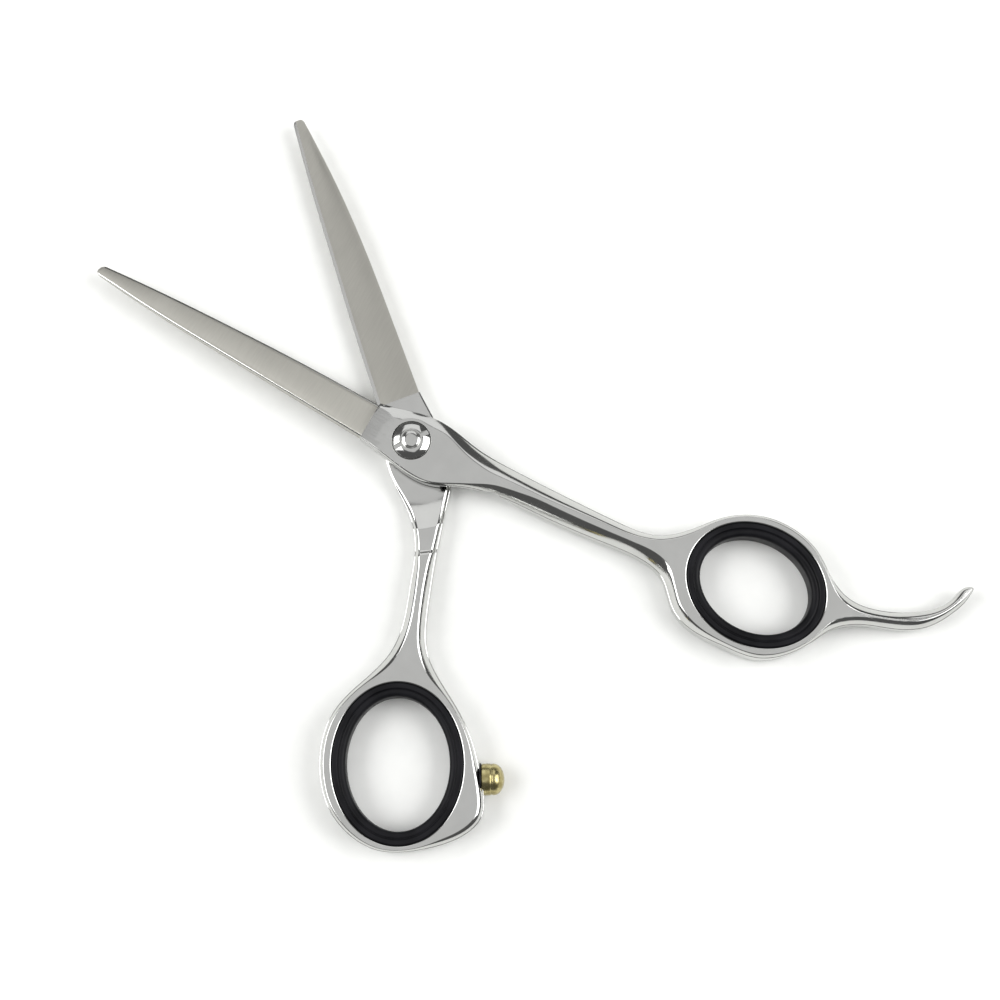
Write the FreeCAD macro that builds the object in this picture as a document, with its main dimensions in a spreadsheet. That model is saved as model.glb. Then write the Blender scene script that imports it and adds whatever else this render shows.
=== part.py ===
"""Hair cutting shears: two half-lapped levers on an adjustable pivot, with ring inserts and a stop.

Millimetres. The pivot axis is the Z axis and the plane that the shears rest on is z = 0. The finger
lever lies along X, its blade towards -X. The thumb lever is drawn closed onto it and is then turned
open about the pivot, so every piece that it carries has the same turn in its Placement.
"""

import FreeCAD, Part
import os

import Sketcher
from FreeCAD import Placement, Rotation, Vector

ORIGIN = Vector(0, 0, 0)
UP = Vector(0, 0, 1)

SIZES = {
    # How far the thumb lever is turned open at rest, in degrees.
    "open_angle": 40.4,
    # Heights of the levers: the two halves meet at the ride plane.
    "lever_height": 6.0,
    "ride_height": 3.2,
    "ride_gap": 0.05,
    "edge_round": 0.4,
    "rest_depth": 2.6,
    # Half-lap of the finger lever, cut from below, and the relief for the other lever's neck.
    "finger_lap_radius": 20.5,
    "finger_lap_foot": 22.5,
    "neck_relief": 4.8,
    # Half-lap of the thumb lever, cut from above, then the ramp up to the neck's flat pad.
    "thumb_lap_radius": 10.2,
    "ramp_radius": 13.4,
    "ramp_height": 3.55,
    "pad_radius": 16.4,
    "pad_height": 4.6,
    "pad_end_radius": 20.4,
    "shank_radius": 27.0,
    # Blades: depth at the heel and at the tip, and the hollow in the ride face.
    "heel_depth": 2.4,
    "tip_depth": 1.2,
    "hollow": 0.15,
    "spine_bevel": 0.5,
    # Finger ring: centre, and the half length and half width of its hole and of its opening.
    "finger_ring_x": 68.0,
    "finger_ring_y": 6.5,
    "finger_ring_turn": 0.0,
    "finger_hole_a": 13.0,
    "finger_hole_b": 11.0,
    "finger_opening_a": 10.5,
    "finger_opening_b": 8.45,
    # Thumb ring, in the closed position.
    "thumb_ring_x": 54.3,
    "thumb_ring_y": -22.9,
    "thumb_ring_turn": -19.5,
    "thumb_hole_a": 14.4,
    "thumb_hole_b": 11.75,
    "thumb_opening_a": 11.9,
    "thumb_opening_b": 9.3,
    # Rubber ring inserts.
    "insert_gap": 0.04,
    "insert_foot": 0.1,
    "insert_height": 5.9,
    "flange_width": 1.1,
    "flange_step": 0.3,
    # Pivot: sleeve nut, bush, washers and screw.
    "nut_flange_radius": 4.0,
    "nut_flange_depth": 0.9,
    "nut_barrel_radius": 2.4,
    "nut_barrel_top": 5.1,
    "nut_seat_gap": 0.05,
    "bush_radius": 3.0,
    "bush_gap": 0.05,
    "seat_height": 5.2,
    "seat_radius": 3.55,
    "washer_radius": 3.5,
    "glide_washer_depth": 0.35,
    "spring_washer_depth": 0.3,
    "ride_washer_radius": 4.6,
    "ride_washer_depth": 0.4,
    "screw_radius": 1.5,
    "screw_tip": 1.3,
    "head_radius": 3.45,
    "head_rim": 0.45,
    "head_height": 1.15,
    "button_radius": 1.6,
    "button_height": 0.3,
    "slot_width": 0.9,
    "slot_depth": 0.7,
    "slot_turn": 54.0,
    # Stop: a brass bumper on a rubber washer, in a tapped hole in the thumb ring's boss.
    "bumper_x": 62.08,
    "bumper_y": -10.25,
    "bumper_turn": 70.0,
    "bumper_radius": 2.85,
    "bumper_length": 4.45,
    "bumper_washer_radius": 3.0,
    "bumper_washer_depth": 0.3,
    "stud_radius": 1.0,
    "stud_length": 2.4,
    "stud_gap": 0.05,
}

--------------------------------

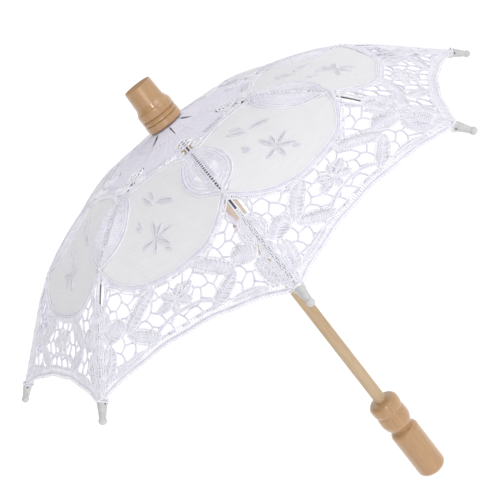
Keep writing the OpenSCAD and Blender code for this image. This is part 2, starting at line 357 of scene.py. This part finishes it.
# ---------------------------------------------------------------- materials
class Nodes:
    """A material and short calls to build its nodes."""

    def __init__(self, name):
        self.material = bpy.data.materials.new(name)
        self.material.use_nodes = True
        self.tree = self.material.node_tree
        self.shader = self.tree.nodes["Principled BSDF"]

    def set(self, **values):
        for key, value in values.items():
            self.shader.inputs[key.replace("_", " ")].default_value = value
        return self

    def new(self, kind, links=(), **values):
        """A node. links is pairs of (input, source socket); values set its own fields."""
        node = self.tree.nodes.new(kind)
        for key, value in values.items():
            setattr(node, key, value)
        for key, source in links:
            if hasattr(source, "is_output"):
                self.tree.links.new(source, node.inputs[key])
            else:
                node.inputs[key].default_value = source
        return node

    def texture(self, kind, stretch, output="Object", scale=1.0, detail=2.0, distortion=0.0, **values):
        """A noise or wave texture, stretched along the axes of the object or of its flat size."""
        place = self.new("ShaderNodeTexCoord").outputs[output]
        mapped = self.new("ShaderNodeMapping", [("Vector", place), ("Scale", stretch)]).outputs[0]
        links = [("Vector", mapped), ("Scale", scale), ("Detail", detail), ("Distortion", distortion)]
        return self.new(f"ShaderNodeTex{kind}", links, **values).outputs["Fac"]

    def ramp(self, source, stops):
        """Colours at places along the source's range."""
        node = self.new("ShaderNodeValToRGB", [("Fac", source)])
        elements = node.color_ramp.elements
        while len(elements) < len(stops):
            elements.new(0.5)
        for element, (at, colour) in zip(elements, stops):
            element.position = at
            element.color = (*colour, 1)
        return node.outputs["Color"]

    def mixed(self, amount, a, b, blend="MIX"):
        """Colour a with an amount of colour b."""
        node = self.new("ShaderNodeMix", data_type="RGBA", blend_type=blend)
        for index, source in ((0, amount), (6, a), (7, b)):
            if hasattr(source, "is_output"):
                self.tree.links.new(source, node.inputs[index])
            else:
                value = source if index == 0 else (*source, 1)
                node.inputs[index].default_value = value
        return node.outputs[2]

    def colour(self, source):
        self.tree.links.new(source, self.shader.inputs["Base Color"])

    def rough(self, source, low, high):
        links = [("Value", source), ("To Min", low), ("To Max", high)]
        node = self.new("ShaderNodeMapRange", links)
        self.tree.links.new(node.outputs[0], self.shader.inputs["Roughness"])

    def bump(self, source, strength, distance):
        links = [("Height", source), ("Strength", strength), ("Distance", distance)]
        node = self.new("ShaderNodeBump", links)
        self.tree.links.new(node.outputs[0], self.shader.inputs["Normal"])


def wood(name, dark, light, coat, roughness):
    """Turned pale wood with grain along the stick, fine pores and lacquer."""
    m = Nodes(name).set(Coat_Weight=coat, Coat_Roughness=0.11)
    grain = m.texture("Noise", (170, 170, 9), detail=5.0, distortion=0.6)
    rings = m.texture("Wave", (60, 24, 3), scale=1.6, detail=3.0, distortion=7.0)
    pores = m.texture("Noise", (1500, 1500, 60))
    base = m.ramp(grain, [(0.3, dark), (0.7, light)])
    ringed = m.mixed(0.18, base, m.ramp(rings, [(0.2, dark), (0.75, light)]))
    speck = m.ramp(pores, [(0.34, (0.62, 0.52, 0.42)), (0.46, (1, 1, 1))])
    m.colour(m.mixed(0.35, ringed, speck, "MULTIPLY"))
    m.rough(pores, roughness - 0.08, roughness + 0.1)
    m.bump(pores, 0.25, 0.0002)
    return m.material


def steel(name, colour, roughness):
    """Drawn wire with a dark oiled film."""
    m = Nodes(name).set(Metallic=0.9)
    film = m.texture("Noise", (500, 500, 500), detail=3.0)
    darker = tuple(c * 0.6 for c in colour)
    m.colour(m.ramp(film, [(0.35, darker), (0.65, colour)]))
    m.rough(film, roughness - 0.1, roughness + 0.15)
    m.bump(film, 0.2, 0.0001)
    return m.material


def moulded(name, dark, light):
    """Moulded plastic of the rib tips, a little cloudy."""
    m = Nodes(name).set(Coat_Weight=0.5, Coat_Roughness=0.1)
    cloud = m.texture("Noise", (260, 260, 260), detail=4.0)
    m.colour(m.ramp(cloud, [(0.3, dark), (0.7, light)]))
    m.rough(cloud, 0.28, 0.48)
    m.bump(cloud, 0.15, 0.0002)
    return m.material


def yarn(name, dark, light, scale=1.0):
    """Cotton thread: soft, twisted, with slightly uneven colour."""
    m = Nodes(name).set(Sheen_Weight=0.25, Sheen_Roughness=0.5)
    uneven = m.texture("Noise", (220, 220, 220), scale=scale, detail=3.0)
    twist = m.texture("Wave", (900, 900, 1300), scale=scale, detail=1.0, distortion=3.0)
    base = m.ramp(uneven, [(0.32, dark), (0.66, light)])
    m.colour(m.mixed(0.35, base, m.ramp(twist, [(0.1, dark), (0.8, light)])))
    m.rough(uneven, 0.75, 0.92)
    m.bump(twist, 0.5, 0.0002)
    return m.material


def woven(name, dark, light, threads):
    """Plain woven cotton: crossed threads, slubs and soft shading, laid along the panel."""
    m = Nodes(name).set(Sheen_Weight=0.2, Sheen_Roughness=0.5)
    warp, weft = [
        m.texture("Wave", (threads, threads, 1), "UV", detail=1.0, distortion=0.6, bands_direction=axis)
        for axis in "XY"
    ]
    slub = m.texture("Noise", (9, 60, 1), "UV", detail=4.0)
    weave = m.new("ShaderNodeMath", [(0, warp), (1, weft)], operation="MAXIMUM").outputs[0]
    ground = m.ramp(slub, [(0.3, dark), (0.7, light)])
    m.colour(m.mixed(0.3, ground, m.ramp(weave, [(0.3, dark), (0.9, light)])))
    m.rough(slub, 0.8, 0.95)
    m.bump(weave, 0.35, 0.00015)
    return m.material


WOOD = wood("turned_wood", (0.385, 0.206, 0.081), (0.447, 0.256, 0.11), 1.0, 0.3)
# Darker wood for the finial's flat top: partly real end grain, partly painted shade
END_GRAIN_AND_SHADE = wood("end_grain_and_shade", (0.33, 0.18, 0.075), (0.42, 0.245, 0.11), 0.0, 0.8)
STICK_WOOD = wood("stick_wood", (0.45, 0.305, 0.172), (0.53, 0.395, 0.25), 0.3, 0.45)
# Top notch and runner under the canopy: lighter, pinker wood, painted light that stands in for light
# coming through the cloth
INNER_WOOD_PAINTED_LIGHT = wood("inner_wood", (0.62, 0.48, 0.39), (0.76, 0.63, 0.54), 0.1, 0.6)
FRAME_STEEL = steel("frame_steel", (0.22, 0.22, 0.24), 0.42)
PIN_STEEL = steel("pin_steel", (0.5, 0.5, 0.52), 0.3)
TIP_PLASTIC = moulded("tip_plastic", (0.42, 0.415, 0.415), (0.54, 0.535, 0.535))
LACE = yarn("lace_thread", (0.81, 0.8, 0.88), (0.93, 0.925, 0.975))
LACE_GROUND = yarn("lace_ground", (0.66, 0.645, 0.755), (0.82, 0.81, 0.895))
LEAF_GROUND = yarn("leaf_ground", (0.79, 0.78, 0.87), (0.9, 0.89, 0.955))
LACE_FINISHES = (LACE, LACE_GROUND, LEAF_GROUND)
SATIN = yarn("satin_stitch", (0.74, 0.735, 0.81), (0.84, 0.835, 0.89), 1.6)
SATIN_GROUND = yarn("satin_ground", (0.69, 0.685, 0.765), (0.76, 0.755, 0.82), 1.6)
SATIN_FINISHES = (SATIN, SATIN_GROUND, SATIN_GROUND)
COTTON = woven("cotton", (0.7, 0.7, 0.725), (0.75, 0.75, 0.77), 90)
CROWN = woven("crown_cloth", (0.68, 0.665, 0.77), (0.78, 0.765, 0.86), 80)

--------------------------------

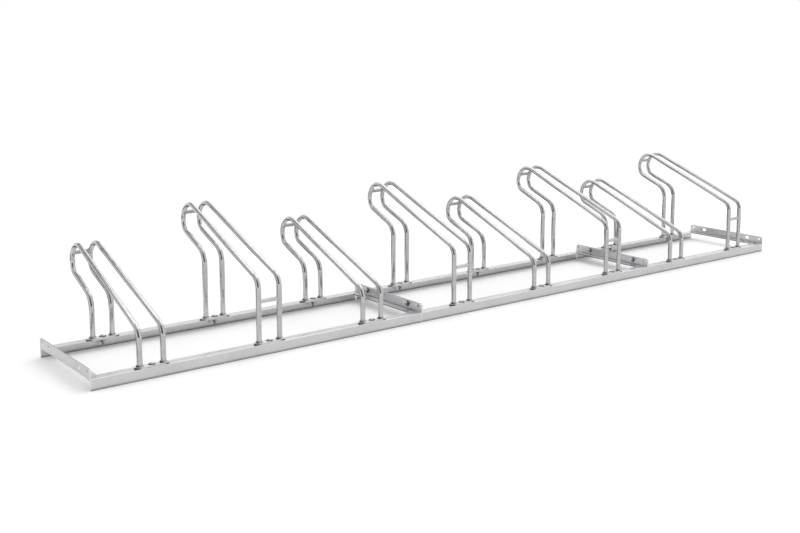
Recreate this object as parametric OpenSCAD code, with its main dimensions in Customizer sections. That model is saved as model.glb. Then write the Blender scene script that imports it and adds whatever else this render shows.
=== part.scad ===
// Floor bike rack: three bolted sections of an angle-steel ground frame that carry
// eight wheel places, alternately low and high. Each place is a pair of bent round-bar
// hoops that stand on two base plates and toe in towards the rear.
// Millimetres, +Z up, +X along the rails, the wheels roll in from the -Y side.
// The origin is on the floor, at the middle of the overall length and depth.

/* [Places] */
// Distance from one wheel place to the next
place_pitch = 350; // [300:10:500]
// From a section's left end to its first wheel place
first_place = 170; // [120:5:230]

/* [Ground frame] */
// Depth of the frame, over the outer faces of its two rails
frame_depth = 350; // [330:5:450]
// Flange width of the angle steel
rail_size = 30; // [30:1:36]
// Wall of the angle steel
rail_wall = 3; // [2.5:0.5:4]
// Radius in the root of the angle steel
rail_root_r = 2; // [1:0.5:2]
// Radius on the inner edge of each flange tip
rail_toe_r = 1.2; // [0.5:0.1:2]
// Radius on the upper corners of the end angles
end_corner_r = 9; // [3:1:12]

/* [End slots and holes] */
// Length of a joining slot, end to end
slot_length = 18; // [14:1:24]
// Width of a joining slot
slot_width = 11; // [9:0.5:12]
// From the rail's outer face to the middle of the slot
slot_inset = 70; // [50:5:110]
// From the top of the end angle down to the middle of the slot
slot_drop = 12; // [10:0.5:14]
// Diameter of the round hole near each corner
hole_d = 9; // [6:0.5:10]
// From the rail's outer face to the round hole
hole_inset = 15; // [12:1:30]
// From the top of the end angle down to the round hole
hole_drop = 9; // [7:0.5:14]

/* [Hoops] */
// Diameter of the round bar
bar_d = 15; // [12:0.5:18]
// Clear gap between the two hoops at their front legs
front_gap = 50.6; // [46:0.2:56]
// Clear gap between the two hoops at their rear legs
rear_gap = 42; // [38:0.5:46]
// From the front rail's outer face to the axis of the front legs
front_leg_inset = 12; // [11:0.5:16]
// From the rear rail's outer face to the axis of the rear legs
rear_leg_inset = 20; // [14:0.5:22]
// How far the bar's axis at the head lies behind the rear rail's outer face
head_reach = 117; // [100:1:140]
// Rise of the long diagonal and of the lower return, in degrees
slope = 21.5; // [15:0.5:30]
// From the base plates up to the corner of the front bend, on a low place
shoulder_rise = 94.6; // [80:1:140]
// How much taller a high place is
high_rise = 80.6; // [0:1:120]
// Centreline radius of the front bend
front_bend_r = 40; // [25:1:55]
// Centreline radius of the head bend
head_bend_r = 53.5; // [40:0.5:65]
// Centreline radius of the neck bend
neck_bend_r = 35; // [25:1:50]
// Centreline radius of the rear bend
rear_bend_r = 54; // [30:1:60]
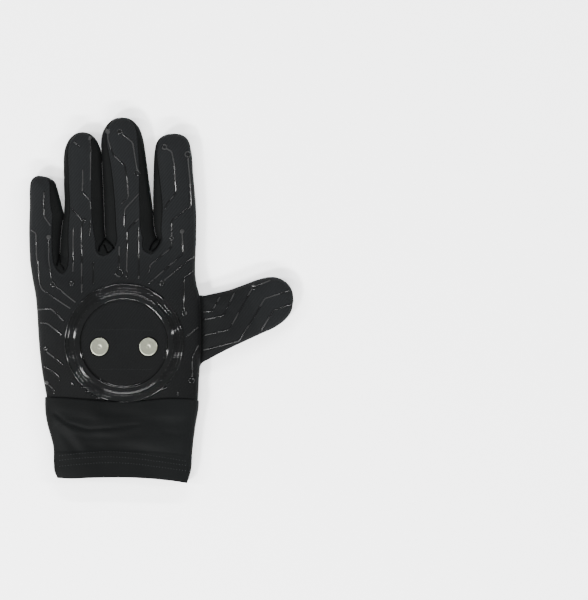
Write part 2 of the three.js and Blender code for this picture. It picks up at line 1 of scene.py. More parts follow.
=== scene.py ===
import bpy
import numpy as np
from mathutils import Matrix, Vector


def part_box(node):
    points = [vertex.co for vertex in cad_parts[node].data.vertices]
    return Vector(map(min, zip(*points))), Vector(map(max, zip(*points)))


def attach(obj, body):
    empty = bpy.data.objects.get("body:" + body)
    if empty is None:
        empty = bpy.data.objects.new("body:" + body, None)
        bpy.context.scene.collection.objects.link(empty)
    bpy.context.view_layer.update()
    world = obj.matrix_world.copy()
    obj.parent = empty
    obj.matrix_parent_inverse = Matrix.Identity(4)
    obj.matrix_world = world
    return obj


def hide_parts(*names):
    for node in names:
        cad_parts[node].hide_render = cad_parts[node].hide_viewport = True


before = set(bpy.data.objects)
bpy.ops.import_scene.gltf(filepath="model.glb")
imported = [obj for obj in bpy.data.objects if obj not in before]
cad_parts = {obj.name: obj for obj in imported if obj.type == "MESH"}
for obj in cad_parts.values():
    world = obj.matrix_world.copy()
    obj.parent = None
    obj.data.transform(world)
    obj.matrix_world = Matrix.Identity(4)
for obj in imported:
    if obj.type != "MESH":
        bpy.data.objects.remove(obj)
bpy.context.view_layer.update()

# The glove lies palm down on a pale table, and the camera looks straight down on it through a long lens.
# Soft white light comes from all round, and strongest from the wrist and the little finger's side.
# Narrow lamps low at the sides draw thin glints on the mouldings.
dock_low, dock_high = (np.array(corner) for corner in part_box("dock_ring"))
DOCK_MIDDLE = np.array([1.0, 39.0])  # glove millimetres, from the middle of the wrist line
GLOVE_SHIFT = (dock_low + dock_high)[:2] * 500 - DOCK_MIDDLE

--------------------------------

Task statement:
The line containing "Keep writing the" opens the part, and the line containing "material and short" closes it. Output that part exactly, with both, and only that.

Solution to the problem:
Keep writing the OpenSCAD and Blender code for this image. This is part 2, starting at line 357 of scene.py. This part finishes it.
# ---------------------------------------------------------------- materials
class Nodes:
    """A material and short calls to build its nodes."""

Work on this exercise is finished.